** Start of INPUT ROWS **

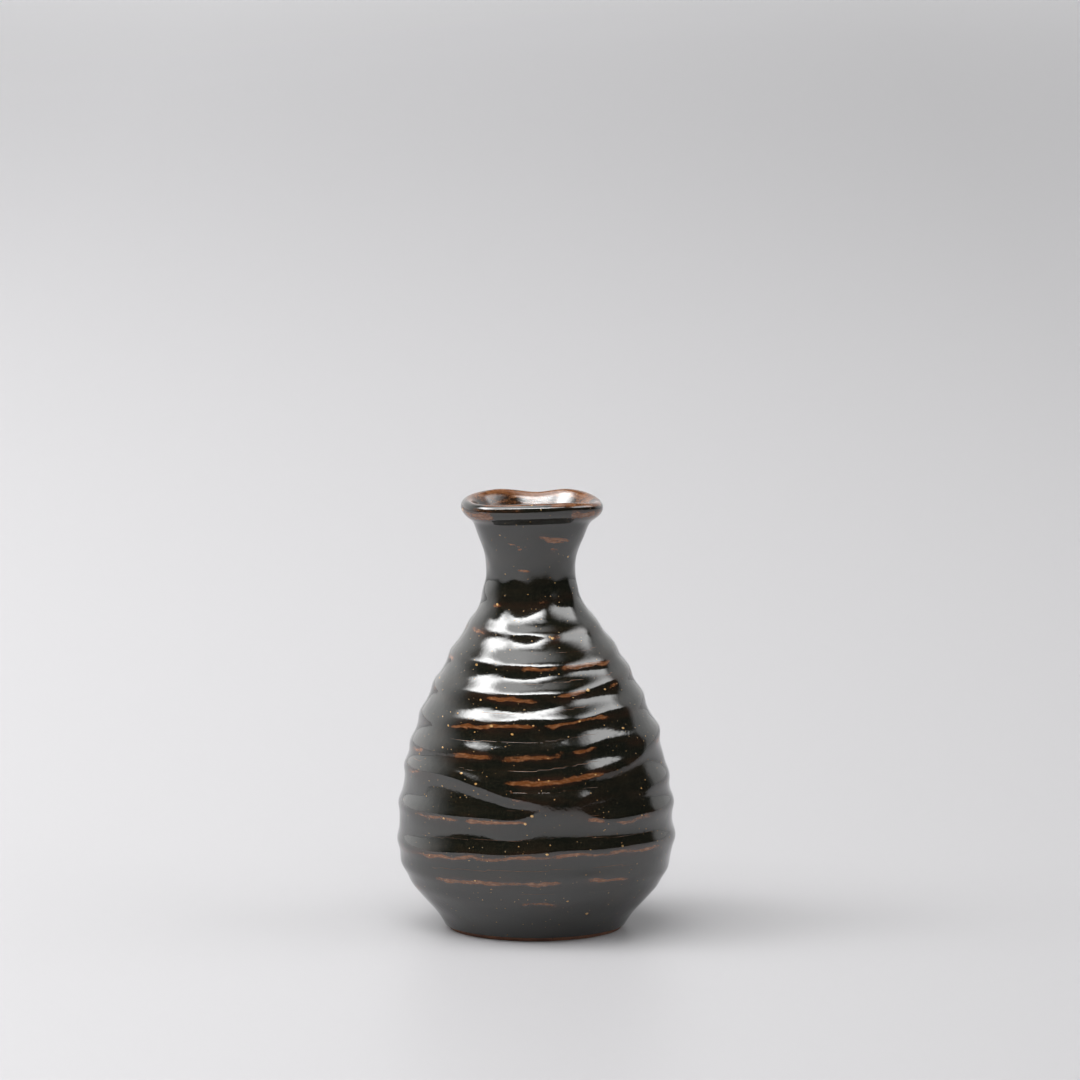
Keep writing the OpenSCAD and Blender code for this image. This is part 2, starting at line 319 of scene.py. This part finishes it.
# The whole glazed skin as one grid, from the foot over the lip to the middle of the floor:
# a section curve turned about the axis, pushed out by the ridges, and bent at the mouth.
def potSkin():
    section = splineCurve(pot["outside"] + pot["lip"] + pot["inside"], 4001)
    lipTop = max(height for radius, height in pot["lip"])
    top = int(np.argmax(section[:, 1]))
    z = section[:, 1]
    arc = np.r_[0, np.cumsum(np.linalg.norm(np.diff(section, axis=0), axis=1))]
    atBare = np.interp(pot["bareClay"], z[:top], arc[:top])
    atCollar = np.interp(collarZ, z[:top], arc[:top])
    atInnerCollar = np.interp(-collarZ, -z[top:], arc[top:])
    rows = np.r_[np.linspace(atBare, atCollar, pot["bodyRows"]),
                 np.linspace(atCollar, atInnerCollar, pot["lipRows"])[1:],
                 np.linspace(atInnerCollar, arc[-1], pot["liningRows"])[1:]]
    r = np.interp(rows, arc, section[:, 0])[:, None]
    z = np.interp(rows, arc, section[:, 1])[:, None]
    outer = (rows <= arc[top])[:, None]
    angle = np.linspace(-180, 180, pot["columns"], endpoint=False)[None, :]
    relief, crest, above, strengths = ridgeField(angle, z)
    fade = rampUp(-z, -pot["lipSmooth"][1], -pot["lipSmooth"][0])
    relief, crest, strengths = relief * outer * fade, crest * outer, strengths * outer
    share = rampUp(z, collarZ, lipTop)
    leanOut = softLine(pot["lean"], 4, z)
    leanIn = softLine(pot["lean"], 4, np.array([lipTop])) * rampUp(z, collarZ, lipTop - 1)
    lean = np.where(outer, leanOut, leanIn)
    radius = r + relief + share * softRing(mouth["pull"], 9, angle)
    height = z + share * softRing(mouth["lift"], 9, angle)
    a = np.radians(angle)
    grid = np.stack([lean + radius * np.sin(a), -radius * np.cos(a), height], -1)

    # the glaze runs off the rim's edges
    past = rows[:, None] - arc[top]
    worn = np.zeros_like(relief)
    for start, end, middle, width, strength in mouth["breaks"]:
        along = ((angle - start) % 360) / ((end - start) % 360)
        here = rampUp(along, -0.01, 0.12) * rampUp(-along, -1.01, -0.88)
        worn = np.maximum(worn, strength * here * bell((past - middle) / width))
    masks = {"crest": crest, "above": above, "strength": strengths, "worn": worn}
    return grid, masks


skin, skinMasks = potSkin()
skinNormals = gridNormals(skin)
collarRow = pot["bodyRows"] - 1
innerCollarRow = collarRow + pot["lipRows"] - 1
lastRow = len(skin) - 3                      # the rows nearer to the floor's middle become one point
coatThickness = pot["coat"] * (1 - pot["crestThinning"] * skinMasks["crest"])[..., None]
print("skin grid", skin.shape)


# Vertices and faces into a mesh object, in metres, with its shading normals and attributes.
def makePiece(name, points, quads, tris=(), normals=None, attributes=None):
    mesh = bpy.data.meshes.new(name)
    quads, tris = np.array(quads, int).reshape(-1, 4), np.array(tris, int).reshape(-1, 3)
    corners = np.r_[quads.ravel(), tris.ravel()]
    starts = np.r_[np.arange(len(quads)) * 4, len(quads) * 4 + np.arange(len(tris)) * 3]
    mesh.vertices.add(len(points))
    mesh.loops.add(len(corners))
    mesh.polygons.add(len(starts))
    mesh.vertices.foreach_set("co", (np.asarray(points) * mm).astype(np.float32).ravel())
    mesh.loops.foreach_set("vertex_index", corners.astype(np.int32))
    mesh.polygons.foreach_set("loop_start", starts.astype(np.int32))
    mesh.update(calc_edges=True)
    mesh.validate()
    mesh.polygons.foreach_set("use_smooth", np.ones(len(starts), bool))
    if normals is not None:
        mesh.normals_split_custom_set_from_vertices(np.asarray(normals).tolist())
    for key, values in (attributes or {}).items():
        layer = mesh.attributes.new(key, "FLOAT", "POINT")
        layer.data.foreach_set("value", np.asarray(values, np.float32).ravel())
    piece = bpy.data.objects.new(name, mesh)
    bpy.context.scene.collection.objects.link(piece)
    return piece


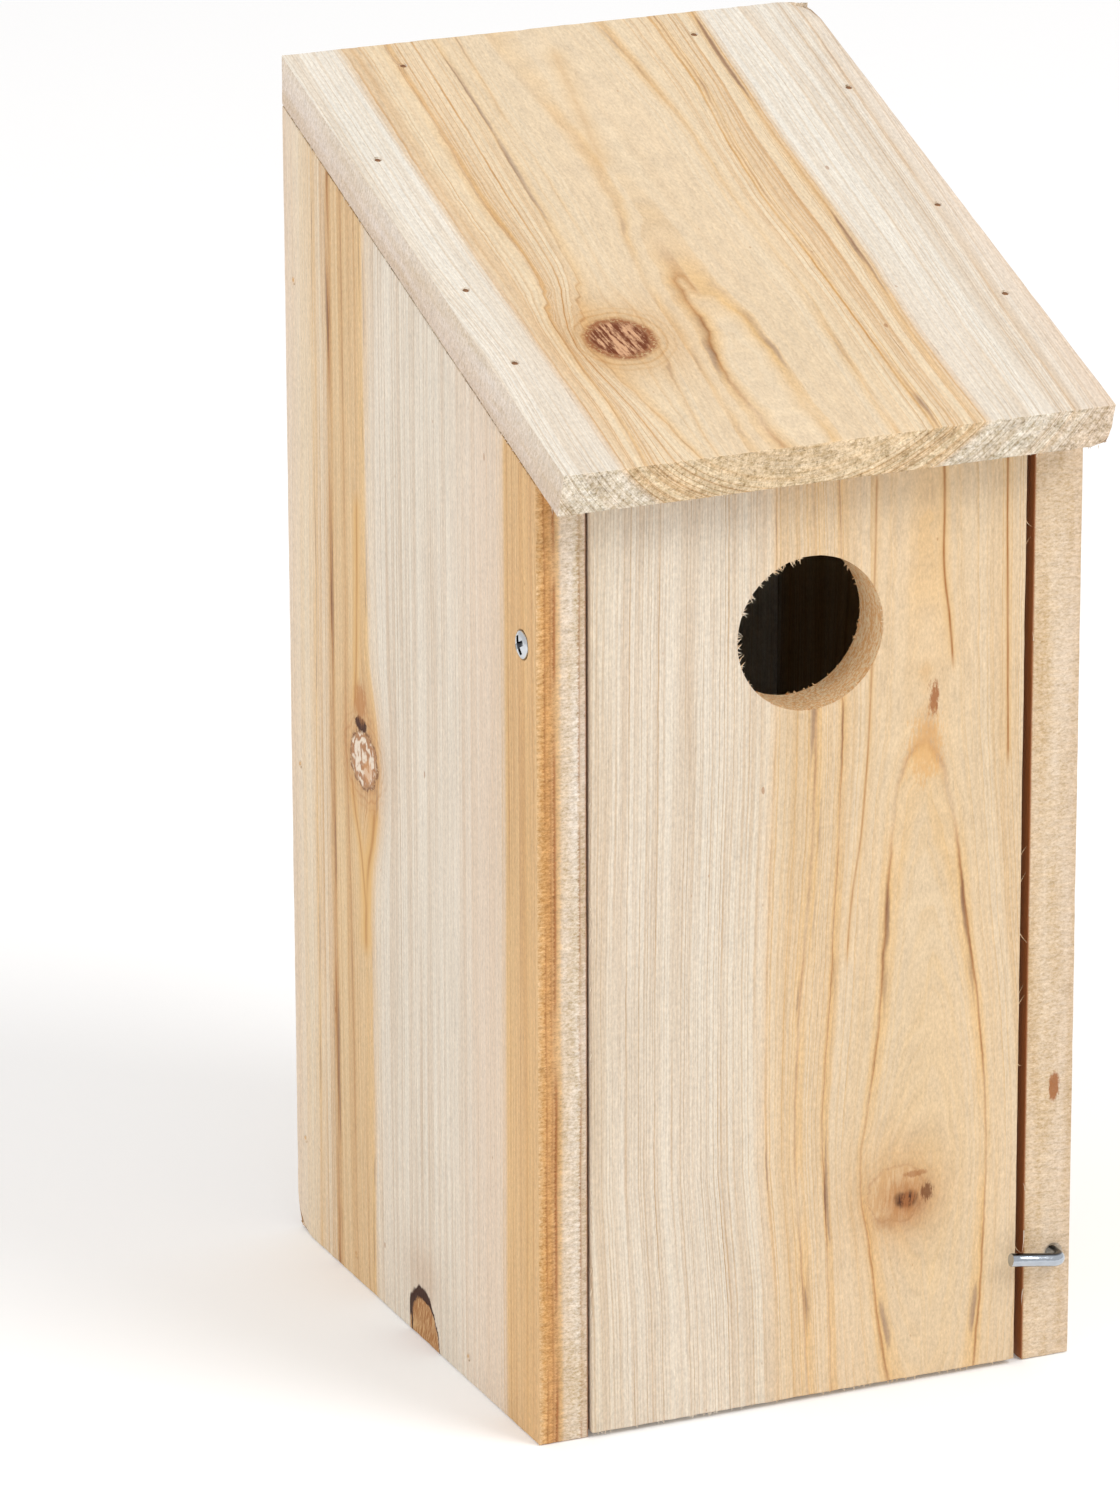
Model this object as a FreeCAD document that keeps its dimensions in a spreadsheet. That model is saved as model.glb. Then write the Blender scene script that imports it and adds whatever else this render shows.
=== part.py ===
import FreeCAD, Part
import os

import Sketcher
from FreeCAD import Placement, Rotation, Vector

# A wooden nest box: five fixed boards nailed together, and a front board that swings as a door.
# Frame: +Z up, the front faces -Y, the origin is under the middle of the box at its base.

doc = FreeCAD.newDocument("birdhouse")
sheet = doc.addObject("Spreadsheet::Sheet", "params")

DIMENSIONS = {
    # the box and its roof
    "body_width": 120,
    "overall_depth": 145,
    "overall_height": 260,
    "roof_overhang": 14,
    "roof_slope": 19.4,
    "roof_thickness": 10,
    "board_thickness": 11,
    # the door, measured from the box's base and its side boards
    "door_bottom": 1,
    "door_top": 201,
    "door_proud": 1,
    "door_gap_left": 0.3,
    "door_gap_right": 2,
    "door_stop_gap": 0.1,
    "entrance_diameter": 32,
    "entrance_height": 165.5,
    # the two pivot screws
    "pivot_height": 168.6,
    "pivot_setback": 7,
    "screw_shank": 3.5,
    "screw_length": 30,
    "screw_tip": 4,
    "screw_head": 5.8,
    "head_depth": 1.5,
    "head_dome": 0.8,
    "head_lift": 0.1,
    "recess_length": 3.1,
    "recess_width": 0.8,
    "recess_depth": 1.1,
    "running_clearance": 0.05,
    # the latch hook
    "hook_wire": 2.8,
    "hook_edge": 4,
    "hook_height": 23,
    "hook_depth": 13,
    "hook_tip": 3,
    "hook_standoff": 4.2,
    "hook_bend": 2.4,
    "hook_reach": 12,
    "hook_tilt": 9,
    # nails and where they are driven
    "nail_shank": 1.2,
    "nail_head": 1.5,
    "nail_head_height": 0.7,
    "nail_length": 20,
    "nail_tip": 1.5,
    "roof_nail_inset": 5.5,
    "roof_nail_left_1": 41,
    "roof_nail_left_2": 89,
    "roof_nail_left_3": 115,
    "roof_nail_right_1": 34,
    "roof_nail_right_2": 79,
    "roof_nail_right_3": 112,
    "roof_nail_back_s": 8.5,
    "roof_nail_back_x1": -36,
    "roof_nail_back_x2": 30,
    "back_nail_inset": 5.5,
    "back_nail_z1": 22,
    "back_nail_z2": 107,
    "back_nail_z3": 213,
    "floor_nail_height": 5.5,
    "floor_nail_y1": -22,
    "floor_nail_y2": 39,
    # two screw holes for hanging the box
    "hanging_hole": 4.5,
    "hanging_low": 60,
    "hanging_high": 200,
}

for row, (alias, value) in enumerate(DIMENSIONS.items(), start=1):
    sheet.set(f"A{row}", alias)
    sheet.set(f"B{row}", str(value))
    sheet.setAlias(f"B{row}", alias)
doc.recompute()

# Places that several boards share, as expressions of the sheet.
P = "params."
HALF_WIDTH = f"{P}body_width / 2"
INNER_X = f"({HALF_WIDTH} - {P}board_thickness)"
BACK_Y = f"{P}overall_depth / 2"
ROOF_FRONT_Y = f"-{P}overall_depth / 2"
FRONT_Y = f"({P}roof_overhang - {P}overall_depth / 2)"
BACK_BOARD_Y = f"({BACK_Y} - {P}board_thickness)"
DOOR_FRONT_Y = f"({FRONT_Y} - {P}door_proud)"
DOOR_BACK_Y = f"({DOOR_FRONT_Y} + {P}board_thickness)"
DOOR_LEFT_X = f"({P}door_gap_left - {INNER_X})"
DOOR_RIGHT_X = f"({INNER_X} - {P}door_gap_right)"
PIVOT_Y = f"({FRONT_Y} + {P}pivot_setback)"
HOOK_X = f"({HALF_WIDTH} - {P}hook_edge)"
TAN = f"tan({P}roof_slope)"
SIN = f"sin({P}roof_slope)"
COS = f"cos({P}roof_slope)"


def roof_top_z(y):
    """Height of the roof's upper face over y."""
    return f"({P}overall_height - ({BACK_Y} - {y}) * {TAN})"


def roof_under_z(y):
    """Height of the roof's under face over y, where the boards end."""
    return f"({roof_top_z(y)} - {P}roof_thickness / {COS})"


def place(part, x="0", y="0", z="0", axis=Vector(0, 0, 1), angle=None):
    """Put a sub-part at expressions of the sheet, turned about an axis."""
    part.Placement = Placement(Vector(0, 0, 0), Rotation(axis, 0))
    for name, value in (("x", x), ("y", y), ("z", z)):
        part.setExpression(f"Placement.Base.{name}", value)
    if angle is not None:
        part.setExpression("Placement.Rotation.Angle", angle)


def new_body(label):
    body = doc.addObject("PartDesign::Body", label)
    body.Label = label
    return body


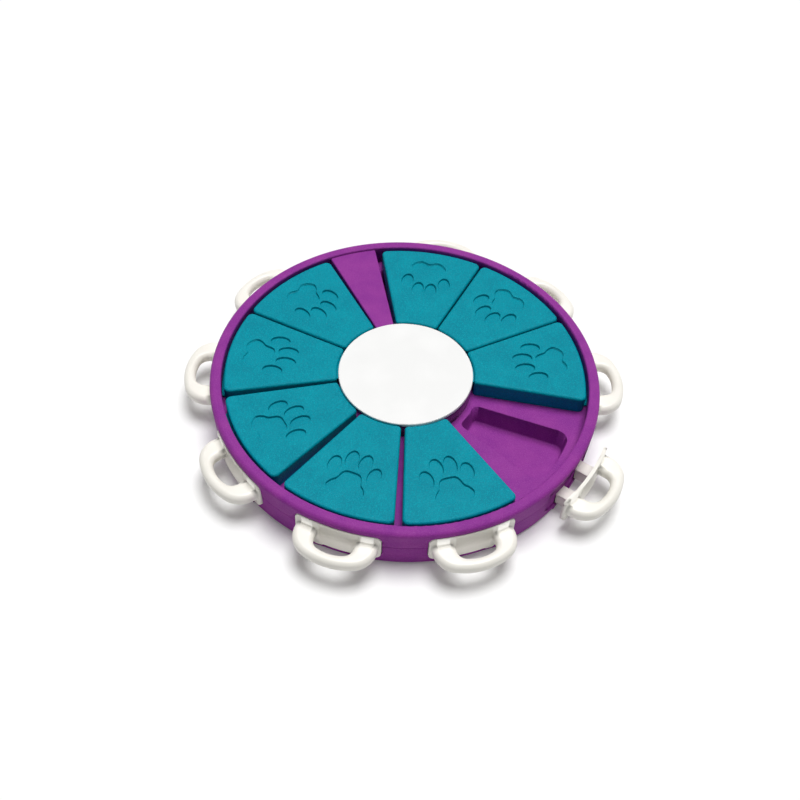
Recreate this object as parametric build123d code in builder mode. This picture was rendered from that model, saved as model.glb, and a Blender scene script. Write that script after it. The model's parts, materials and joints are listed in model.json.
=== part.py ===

** End of INPUT ROWS **

* GIVEN REQUEST:
Retype the records above, but only those lines that fall between the line containing "Model this object" and the line containing "# Frame: +Z", with both of those lines included, exactly as written.

* EXERCISE ANSWER:
Model this object as a FreeCAD document that keeps its dimensions in a spreadsheet. That model is saved as model.glb. Then write the Blender scene script that imports it and adds whatever else this render shows.
=== part.py ===
import FreeCAD, Part
import os

import Sketcher
from FreeCAD import Placement, Rotation, Vector

# A wooden nest box: five fixed boards nailed together, and a front board that swings as a door.
# Frame: +Z up, the front faces -Y, the origin is under the middle of the box at its base.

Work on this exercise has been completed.